Readers who follow my analysis will know that as the S&P 500 broke 5275, I initiated a call for this index for firstly 6000, then 6500. So far, the market has peaked at 5670. Technically, it remains within the realm of, 5100-5670. However, after that initial attempt at resistance, we saw a sell-off to that 5100 region, particularly on the weekly chart, the market has reset itself by driving upwards to 5650 before falling off again, this has actually created a path now directly to 6000 should 5670 be broken. When a financial market cannot get through resistance at a first attempt, it must create another buy and sell pattern by printing another structure consisting of bullish candles vs bearish up to and off resistance if it is going to break through finally.
This past week saw a near 300-point sell-off, which shows us that this volatility has some ferocity. Should 5100 be taken out, the market could look for the 4900/4600 region as a next stop. Although technically set up to go higher, significant events not to its liking could lead to a quick implosion.

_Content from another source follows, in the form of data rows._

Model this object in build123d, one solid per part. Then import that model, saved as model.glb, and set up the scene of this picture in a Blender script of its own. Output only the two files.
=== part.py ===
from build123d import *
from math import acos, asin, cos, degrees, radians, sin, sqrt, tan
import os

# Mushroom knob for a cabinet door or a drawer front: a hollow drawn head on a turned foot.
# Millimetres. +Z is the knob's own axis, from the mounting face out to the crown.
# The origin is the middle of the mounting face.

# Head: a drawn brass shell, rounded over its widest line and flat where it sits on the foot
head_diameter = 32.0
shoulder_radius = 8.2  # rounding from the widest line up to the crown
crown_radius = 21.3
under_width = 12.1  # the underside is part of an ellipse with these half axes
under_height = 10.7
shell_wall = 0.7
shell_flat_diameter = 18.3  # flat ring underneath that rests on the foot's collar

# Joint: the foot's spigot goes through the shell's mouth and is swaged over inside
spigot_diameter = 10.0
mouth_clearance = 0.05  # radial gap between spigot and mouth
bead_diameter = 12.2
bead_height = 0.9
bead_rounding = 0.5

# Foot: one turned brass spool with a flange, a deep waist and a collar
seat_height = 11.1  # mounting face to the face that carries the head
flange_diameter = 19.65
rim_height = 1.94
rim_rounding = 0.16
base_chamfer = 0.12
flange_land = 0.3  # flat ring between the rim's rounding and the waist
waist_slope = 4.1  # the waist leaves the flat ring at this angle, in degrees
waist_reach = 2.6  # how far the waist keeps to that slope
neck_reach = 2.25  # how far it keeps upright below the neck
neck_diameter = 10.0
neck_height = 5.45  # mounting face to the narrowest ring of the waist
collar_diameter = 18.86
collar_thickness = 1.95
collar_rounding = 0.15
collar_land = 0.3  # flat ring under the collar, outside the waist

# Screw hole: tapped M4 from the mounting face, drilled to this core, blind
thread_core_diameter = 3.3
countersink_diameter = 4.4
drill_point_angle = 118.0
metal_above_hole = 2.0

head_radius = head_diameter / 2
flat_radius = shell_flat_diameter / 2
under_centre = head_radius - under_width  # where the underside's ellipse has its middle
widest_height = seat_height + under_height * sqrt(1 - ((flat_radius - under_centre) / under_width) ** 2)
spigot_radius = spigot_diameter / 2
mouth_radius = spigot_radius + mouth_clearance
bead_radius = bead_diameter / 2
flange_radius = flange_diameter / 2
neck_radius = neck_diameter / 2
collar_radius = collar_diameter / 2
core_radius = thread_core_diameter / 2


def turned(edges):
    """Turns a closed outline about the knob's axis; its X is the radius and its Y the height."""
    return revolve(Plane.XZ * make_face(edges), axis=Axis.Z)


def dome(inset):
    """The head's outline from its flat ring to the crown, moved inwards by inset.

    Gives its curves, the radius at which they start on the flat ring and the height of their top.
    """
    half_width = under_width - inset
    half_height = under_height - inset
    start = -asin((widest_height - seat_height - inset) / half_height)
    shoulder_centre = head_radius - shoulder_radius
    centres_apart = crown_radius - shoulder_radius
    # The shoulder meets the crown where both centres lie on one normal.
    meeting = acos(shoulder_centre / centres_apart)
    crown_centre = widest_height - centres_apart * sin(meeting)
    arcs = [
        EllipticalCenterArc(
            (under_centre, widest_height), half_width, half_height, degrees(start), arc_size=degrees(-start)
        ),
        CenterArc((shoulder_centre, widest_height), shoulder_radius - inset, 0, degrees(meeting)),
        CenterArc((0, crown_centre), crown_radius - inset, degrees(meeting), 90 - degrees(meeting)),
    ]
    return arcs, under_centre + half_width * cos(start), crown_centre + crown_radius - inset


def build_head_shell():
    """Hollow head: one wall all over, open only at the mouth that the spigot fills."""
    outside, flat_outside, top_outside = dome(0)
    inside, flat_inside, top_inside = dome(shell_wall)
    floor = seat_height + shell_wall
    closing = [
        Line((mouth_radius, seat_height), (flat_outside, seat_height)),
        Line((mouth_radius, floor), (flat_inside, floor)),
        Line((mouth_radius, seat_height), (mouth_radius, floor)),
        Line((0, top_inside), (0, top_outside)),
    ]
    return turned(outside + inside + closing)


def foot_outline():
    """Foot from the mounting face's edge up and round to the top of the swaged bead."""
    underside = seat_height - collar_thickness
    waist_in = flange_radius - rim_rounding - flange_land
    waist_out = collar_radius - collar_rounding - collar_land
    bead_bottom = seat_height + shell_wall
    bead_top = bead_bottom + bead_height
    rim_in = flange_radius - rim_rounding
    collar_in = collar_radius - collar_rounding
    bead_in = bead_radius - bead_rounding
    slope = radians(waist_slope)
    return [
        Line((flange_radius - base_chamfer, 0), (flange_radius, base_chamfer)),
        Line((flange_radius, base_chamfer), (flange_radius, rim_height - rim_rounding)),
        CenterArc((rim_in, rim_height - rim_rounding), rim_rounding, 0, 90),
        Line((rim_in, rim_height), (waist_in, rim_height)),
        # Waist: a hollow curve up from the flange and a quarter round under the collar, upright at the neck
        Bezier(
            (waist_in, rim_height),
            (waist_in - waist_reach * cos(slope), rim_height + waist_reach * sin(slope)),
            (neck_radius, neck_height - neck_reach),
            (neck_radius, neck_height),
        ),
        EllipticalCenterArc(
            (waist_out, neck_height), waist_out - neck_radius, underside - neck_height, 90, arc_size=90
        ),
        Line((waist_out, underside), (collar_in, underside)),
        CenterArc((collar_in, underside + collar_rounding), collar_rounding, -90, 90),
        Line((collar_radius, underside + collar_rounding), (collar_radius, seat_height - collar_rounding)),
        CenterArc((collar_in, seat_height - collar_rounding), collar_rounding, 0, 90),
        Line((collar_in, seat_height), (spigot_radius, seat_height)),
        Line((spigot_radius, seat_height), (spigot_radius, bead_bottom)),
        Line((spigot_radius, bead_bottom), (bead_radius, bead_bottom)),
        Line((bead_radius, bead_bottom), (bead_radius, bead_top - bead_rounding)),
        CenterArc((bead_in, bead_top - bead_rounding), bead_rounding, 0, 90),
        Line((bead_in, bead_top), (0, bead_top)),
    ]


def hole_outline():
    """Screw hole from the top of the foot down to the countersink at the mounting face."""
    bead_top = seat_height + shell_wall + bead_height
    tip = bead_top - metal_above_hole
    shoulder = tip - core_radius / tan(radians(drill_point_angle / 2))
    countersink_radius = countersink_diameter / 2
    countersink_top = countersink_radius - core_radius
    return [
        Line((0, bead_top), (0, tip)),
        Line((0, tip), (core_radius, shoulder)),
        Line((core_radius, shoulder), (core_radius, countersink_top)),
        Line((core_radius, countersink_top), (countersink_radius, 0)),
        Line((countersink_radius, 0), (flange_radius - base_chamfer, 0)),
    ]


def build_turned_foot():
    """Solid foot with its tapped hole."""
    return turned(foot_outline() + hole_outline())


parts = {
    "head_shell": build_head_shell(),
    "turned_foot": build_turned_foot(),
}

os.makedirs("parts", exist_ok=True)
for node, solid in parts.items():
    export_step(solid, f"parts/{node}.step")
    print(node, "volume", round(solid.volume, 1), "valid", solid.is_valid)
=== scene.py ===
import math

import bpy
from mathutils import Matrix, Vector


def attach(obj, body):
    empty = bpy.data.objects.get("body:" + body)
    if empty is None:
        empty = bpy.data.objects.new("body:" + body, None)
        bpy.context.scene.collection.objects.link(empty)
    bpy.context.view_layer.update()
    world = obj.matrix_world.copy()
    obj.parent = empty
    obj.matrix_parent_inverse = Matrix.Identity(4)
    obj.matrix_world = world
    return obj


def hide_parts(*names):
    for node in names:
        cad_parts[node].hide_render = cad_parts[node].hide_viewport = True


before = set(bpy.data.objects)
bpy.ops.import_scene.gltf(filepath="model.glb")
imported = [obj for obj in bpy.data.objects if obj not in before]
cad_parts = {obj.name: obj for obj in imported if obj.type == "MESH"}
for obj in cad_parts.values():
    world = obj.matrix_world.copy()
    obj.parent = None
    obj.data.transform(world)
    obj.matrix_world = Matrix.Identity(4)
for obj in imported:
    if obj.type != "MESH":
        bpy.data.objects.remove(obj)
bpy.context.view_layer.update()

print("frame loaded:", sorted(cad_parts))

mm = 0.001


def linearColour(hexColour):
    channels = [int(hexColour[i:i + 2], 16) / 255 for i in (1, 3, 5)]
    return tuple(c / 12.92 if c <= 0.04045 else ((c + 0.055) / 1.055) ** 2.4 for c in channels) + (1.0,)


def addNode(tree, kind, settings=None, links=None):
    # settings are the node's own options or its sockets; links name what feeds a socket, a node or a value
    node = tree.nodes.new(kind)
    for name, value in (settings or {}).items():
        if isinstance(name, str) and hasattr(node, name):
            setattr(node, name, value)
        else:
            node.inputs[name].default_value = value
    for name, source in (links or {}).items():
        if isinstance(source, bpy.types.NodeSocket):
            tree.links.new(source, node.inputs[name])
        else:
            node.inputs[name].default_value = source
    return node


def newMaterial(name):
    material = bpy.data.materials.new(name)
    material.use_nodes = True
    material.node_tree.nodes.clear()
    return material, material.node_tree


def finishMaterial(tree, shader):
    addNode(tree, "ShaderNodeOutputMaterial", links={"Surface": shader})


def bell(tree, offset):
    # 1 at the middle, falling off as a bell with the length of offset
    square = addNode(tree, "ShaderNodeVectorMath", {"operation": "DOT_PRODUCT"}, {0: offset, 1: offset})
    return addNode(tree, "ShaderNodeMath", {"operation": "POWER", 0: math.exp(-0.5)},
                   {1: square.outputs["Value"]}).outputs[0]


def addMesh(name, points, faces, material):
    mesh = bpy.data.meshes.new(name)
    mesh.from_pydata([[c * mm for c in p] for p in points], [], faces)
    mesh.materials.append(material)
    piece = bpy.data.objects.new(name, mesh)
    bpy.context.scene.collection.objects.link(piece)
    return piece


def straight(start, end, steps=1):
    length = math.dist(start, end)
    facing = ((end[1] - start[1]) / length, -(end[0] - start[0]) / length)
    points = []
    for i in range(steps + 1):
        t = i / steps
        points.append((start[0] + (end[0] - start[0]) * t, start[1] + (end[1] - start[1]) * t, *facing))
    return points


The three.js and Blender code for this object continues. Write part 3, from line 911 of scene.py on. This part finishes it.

To finalize, I cannot say I expect, but can say the technical setup is there to take the S&P 500 to 6000 directly if 5670 is broken above. I have previously pointed out that the index is in a wave firstly to that number on the monthly chart; however, a financial market must also make its way north or south on all timeframes now of which the reattempt pattern is printed within the structure on the weekly chart. When I say I cannot say I expect, it is because as of right now, the only thing that is certain is the uncertainty.